Les enjeux des assises nationales de la mobilité

Les Assises nationales de la mobilité lancées il y a peu sont l’occasion de se pencher sur les enjeux qui traversent notre nouvelle région. De notre côté, nous avons initié la première conférence permanente de la mobilité et des transports, qui avait réuni l’ensemble des acteurs liés aux transports et infrastructures.

Nous avons aussi souhaité créer un syndicat mixte chargé de coordonner l’action de l’ensemble des autorités organisatrices et de privilégier l’intermodalité entre les modes de déplacement. Fait inédit en France, nous allons proposer une véritable stratégie aéroportuaire régionale pour renforcer l’attractivité des aéroports de notre territoire et donner de la lisibilité à notre action.

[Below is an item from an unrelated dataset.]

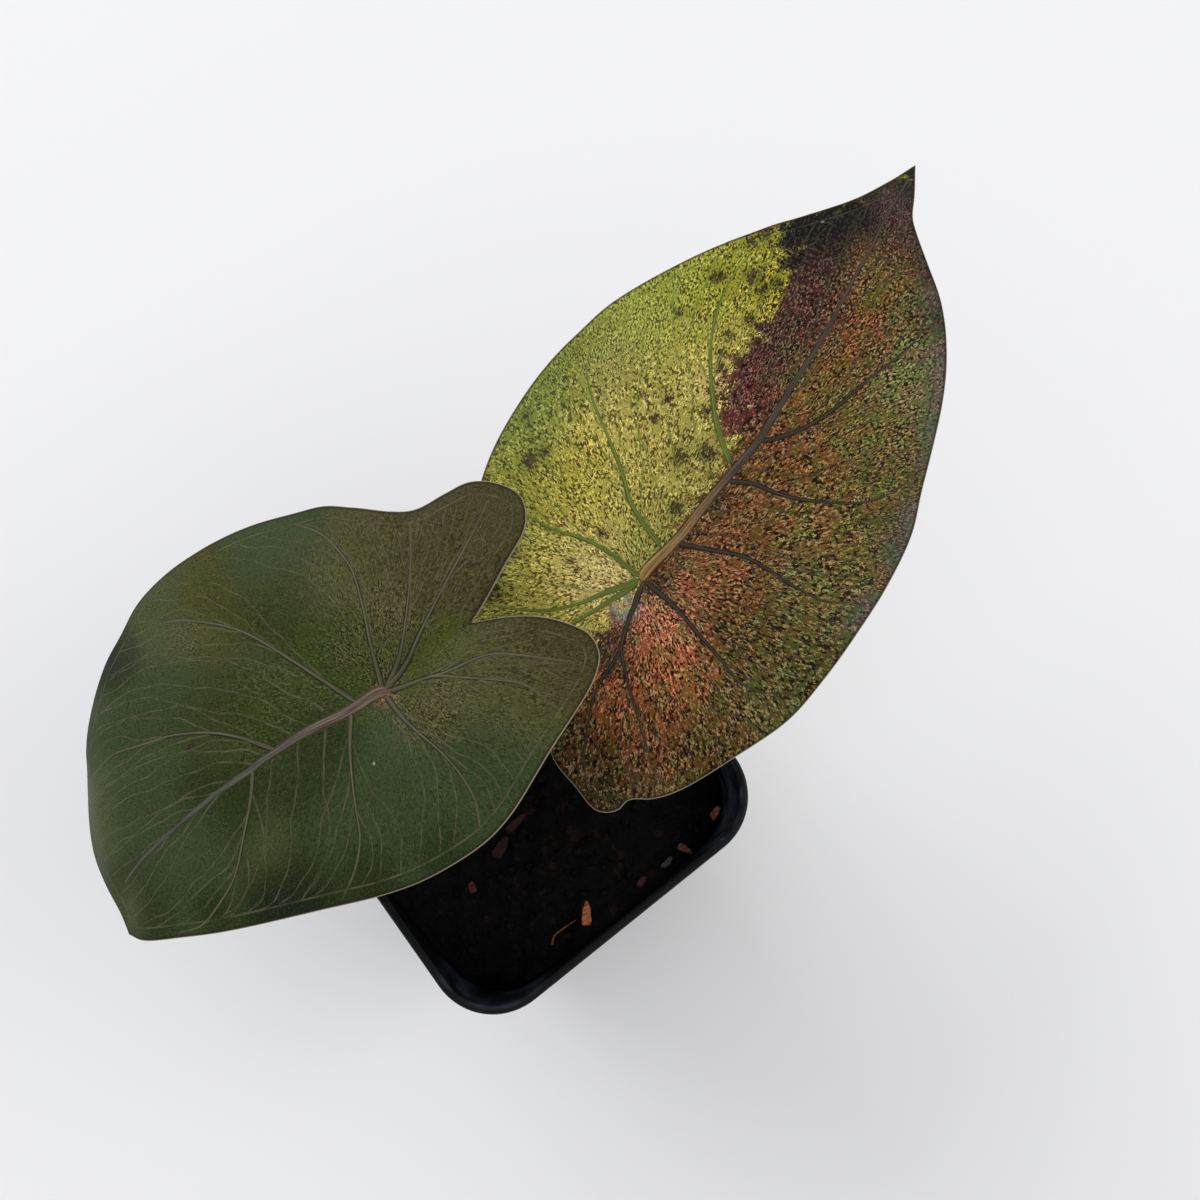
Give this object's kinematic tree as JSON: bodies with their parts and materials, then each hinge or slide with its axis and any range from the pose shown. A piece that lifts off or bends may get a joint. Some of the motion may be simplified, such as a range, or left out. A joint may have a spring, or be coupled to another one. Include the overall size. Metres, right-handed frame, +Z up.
{
  "type": "potted plumbea alocasia",
  "caption": "Young plumbea alocasia in a small square black nursery pot: a green shield-shaped leaf above a longer leaf variegated yellow-green, pink-brown and plum.",
  "frame": {"origin": "centre of the underside of the pot", "axes": "+Z up, +X towards the tip of the longer, variegated leaf, along one side of the square pot; +Y along the next side"},
  "size_m": [0.2094, 0.1017, 0.1565],
  "materials": {
    "pot_plastic": "satin",
    "potting_mix": "matte",
    "corm_skin": "matte",
    "petiole_skin": "satin",
    "leaf_variegated": "satin",
    "leaf_green": "satin",
    "bark": "matte",
    "dry_root": "matte"
  },
  "bodies": {
    "root": {"pot": "pot_plastic", "soil": "potting_mix", "corm_with_roots": "corm_skin", "petiole_right": "petiole_skin", "petiole_left": "petiole_skin", "leaf_right": "leaf_variegated", "leaf_left": "leaf_green", "bark_chip_front": "bark", "bark_chip_right": "bark", "bark_chip_side": "bark", "bark_chip_grey": "bark", "bark_chip_red": "bark", "bark_chip_inner": "bark", "bark_chip_long": "bark", "bark_chip_left": "bark", "root_fibre": "dry_root"}
  },
  "joints": []
}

"La plupart des lignes en Nouvelle-Aquitaine n'ont pas bénéficié de l'entretien nécessaire de la part de l'opérateur historique et de l'État", estime Renaud Lagrave
« La plupart des lignes en Nouvelle-Aquitaine n’ont pas bénéficié de l’entretien nécessaire de la part de l’opérateur historique et de l’État », estime Renaud Lagrave

Crédit photo : Thibault Seurin

Rappelons qu’avec volontarisme, la Région Nouvelle-Aquitaine a investi plus de 434 millions d’euros dans la régénération des voies (CPER 2015–2020) alors que cela n’entrait pas dans ses compétences ; 515 millions pour renouveler la totalité du parc de matériel roulant et 85 millions depuis 2002 pour rénover les gares, haltes et pôles d’échanges multimodaux.

La situation est alarmante

Comme l’a indiqué Alain Rousset, Président de la Région Nouvelle-Aquitaine, la situation est alarmante. L’audit du réseau, demandé par la Région, montre qu’il faudrait investir 1,2 milliards d’euros d’ici 2030 pour sauver le réseau ferroviaire régional (dont 600 millions avant 2020) et simplement le maintenir en l’état sans amélioration de vitesse.

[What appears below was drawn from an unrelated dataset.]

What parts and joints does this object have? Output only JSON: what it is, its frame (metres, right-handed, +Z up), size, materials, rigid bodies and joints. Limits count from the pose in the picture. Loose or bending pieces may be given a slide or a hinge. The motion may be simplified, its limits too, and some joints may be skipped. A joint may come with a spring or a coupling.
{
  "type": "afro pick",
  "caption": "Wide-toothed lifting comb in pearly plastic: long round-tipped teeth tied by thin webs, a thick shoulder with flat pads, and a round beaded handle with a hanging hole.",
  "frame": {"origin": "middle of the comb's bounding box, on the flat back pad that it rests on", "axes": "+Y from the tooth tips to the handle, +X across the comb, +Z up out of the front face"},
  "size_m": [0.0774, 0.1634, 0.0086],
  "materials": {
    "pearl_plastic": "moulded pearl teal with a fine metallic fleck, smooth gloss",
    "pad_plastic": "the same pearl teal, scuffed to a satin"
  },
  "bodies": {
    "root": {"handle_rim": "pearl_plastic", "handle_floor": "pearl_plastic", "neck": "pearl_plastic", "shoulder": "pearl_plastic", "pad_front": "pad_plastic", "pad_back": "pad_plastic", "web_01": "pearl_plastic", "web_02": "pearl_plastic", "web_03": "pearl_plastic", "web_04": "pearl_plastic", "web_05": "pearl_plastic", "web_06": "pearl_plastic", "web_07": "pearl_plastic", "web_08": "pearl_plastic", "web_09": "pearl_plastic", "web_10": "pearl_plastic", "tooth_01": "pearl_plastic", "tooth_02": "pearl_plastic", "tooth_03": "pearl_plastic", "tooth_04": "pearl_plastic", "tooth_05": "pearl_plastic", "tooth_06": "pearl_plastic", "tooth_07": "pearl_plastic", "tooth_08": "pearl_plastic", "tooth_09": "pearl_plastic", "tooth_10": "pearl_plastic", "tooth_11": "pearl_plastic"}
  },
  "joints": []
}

 » Depuis des décennies, la Nouvelle-Aquitaine a été la grande oubliée de la France ferroviaire »

Depuis des décennies, en privilégiant l’axe rhodanien et malgré l’ouverture du tronçon à grande vitesse Tours-Bordeaux, la Nouvelle-Aquitaine a été la grande oubliée de la France ferroviaire. La plupart des lignes n’ont pas bénéficié de l’entretien nécessaire de la part de l’opérateur historique et de l’État. Certaines n’ont pas fait l’objet de travaux depuis les années 1960.

Les résultats de production se dégradent fortement malgré les remontrances que nous adressons régulièrement à la SNCF. Les ralentissements et les retards s’accumulent. Des tronçons sont menacés de fermeture pour des raisons de sécurité.

Pour préférer le train, il faut que cette solution soit préférable aux autres. C’est-à-dire que la régularité soit assurée, que le confort soit acceptable et que l’inter-modalité soit facilitée.
Si d’autres opérateurs venaient à arriver, ils seraient aussi confrontés à l’état problématique du réseau.

« La priorité aux transports du quotidien ne pourra être réalisée à moyens constants »

À l’issue de la phase de concertation que constituent ces assises, la réalité est claire. La priorité aux transports du quotidien ne pourra être réalisée à moyens constants. Même dans un cadre budgétaire contraint, quoiqu’en disent certains, cela passe donc par des investissements massifs.

S’il n’y a pas de financements supplémentaires pour moderniser le réseau, en explorant peut-être des pistes alternatives comme l’écotaxe poids lourds, alors cette initiative sera vaine et restera une simple opération de communication.

C’est un enjeu d’aménagement du territoire et d’accès à la mobilité pour tous. Ou alors nous aurons tout le temps de regarder passer les trains. Au ralenti, inexorablement.